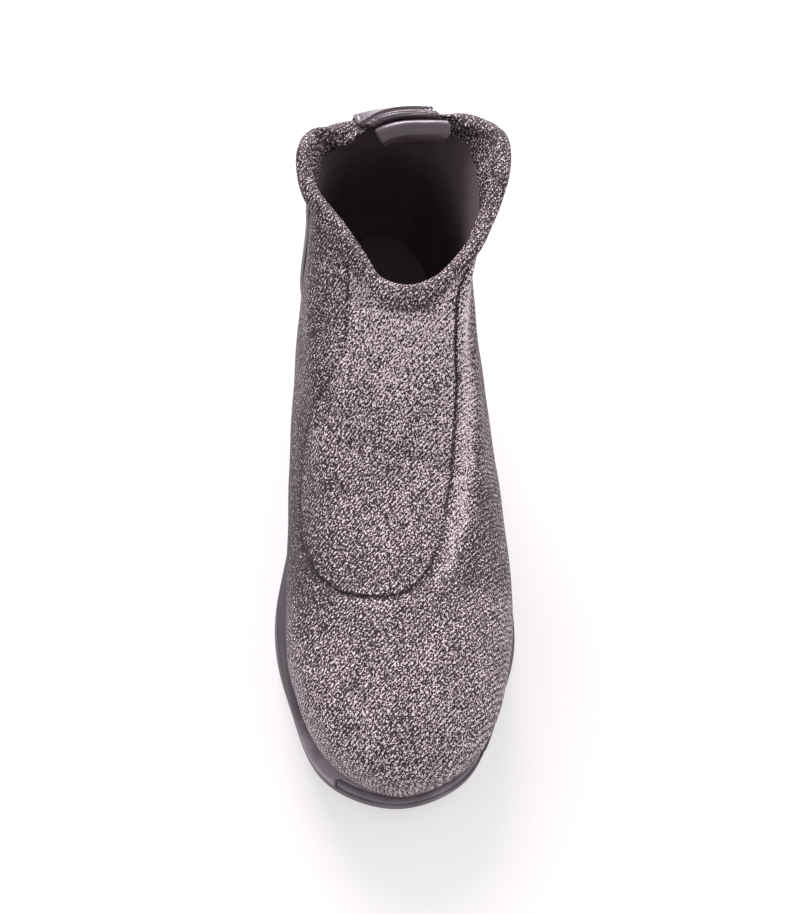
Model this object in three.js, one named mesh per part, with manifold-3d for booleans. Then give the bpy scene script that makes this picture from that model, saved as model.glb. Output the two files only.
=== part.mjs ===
// Wedge ankle boot for the left foot: a stretch-knit sock upper with a sewn-in instep panel and a rolled
// collar, a leather heel counter, back strip and collar tab, and a moulded rubber wedge on a thin outsole.
// Millimetres, +Z up, toe towards -Y, medial side towards -X, origin on the floor under the middle.
import * as THREE from "three";
import { mergeVertices } from "three/addons/utils/BufferGeometryUtils.js";
import Module from "manifold-3d";

const wasm = await Module();
wasm.setup();

// Driving sizes of the sole
const SOLE_LENGTH = 260;
const SOLE_WIDTH = 98;
const SOLE_HEEL_WIDTH = 67;
const SOLE_WAIST_WIDTH = 63;
const HEEL_LIFT = 42;
const BALL_LIFT = 14.5;
const TOE_LIFT = 16;
const TOE_SPRING = 8;
const HEEL_BEVEL = 1.5;
const OUTSOLE_THICKNESS = 4;
const BUMPER_THICKNESS = 2.2;
const BUMPER_EDGE = 0.6;
const RAND_HEIGHT = 5;
const RAND_LINE = 0.8;
const GROOVE_WIDTH = 3;
const GROOVE_DEPTH = 1.8;
const GROOVE_PITCH = 11;
const GROOVE_EDGE = 9;

// Driving sizes of the upper, taken over its outer face
const BALL_WIDTH = 89;
const WAIST_WIDTH = 77;
const HEEL_WIDTH = 61;
const SHAFT_WIDTH = 77;
const BACK_HEIGHT = 97;
const SIDE_HEIGHT = 96;
const FRONT_HEIGHT = 94;
const COLLAR_LEAN = 5.5;
const COLLAR_TILT = 2;
const UPPER_WALL = 2.6;
const CUFF_HEIGHT = 10;
const CUFF_THICKNESS = 6.6;
const COUNTER_THICKNESS = 1.3;
const STRIP_WIDTH = 29;
const STRIP_THICKNESS = 1.3;
const STRIP_TAIL = 9;
const TAB_WIDTH = 33;
const TAB_HEIGHT = 12;
const TAB_DEPTH = 7;
const TAB_DROP = 4.8;
const TAB_SHIFT = 2.5;
const PANEL_WIDTH = 58;
const PANEL_LENGTH = 104.5;
const PANEL_THICKNESS = 1.2;
const PANEL_DEPTH = 90;
const INSOLE_THICKNESS = 3;
const GAP = 0.3;

// Samples round a closed form and up its wall
const AROUND = 64;
const UPPER_ROWS = 12;

const smooth = (t) => {
  const c = Math.min(1, Math.max(0, t));
  return c * c * (3 - 2 * c);
};
const ramp = (t) => Math.max(0, t) ** 2;
const shareAt = (y) => 0.5 - y / SOLE_LENGTH;
const yAt = (share) => SOLE_LENGTH * (0.5 - share);

// Height of the line where the upper meets the sole, and of the sole's underside, at a place along the shoe
const featherHeight = (y) => {
  const s = shareAt(y);
  return (
    BALL_LIFT + (HEEL_LIFT - BALL_LIFT) * smooth((0.62 - s) / 0.49) + (TOE_LIFT - BALL_LIFT) * ramp((s - 0.72) / 0.28)
  );
};
const undersideHeight = (y) => {
  const s = shareAt(y);
  return TOE_SPRING * ramp((s - 0.77) / 0.23) + HEEL_BEVEL * ramp((0.07 - s) / 0.07);
};

// The last's middle line swings to the lateral side at the ball and back to the medial side at the toe
const middleLine = (y) => {
  const s = shareAt(y);
  return SOLE_WIDTH * (-0.046 * smooth((0.64 - s) / 0.4) - 0.02 * smooth((s - 0.7) / 0.25));
};

// Stations of every ring, as shares of the ring's own length from its back
const STATIONS = { corner: 0.035, heel: 0.14, waist: 0.38, ball: 0.67, side: 0.84, toe: 0.955 };
const BACK_CORNER = 0.6;

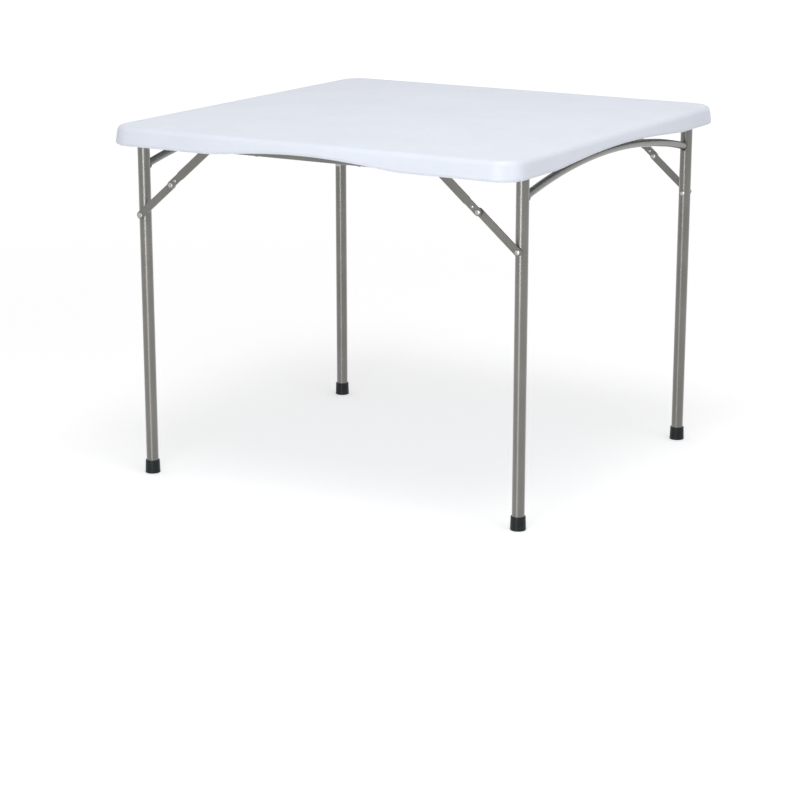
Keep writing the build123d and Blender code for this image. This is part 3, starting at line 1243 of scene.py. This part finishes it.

────────

* [YOUR GOAL]
Write the data back out verbatim.

* [COMPLETE RESPONSE]
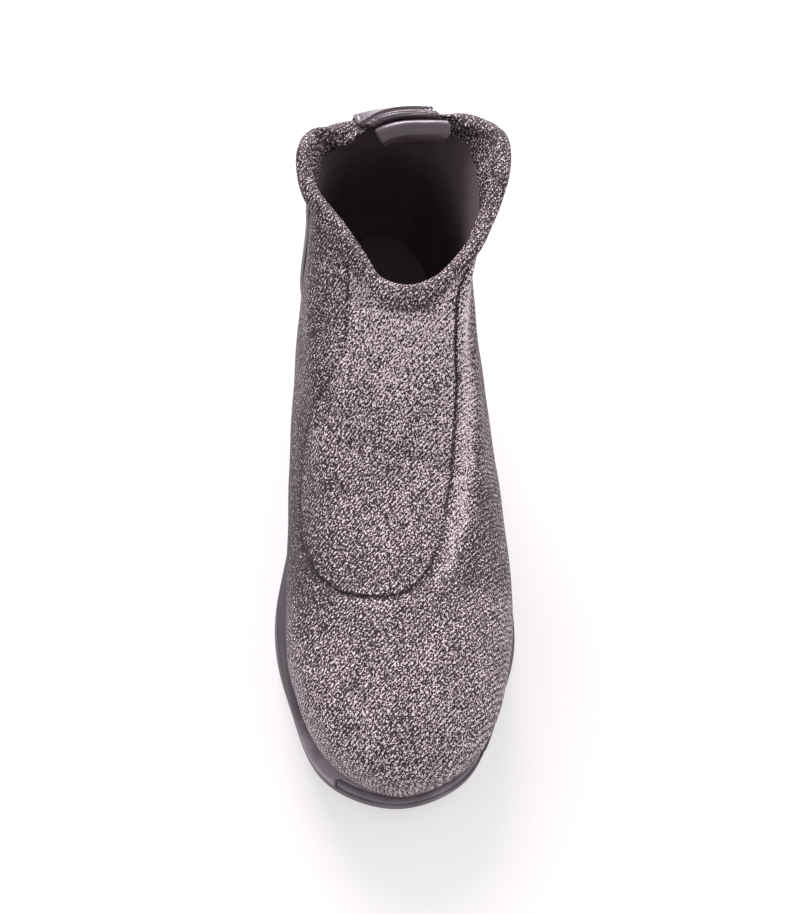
Model this object in three.js, one named mesh per part, with manifold-3d for booleans. Then give the bpy scene script that makes this picture from that model, saved as model.glb. Output the two files only.
=== part.mjs ===
// Wedge ankle boot for the left foot: a stretch-knit sock upper with a sewn-in instep panel and a rolled
// collar, a leather heel counter, back strip and collar tab, and a moulded rubber wedge on a thin outsole.
// Millimetres, +Z up, toe towards -Y, medial side towards -X, origin on the floor under the middle.
import * as THREE from "three";
import { mergeVertices } from "three/addons/utils/BufferGeometryUtils.js";
import Module from "manifold-3d";

const wasm = await Module();
wasm.setup();

// Driving sizes of the sole
const SOLE_LENGTH = 260;
const SOLE_WIDTH = 98;
const SOLE_HEEL_WIDTH = 67;
const SOLE_WAIST_WIDTH = 63;
const HEEL_LIFT = 42;
const BALL_LIFT = 14.5;
const TOE_LIFT = 16;
const TOE_SPRING = 8;
const HEEL_BEVEL = 1.5;
const OUTSOLE_THICKNESS = 4;
const BUMPER_THICKNESS = 2.2;
const BUMPER_EDGE = 0.6;
const RAND_HEIGHT = 5;
const RAND_LINE = 0.8;
const GROOVE_WIDTH = 3;
const GROOVE_DEPTH = 1.8;
const GROOVE_PITCH = 11;
const GROOVE_EDGE = 9;

// Driving sizes of the upper, taken over its outer face
const BALL_WIDTH = 89;
const WAIST_WIDTH = 77;
const HEEL_WIDTH = 61;
const SHAFT_WIDTH = 77;
const BACK_HEIGHT = 97;
const SIDE_HEIGHT = 96;
const FRONT_HEIGHT = 94;
const COLLAR_LEAN = 5.5;
const COLLAR_TILT = 2;
const UPPER_WALL = 2.6;
const CUFF_HEIGHT = 10;
const CUFF_THICKNESS = 6.6;
const COUNTER_THICKNESS = 1.3;
const STRIP_WIDTH = 29;
const STRIP_THICKNESS = 1.3;
const STRIP_TAIL = 9;
const TAB_WIDTH = 33;
const TAB_HEIGHT = 12;
const TAB_DEPTH = 7;
const TAB_DROP = 4.8;
const TAB_SHIFT = 2.5;
const PANEL_WIDTH = 58;
const PANEL_LENGTH = 104.5;
const PANEL_THICKNESS = 1.2;
const PANEL_DEPTH = 90;
const INSOLE_THICKNESS = 3;
const GAP = 0.3;

// Samples round a closed form and up its wall
const AROUND = 64;
const UPPER_ROWS = 12;

const smooth = (t) => {
  const c = Math.min(1, Math.max(0, t));
  return c * c * (3 - 2 * c);
};
const ramp = (t) => Math.max(0, t) ** 2;
const shareAt = (y) => 0.5 - y / SOLE_LENGTH;
const yAt = (share) => SOLE_LENGTH * (0.5 - share);

// Height of the line where the upper meets the sole, and of the sole's underside, at a place along the shoe
const featherHeight = (y) => {
  const s = shareAt(y);
  return (
    BALL_LIFT + (HEEL_LIFT - BALL_LIFT) * smooth((0.62 - s) / 0.49) + (TOE_LIFT - BALL_LIFT) * ramp((s - 0.72) / 0.28)
  );
};
const undersideHeight = (y) => {
  const s = shareAt(y);
  return TOE_SPRING * ramp((s - 0.77) / 0.23) + HEEL_BEVEL * ramp((0.07 - s) / 0.07);
};

// The last's middle line swings to the lateral side at the ball and back to the medial side at the toe
const middleLine = (y) => {
  const s = shareAt(y);
  return SOLE_WIDTH * (-0.046 * smooth((0.64 - s) / 0.4) - 0.02 * smooth((s - 0.7) / 0.25));
};

// Stations of every ring, as shares of the ring's own length from its back
const STATIONS = { corner: 0.035, heel: 0.14, waist: 0.38, ball: 0.67, side: 0.84, toe: 0.955 };
const BACK_CORNER = 0.6;

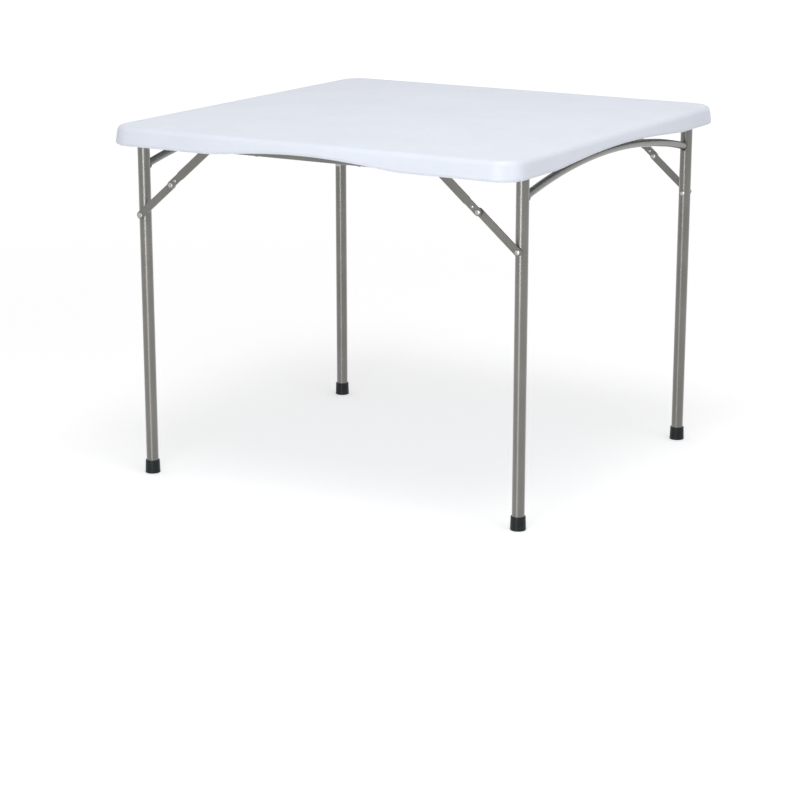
Keep writing the build123d and Blender code for this image. This is part 3, starting at line 1243 of scene.py. This part finishes it.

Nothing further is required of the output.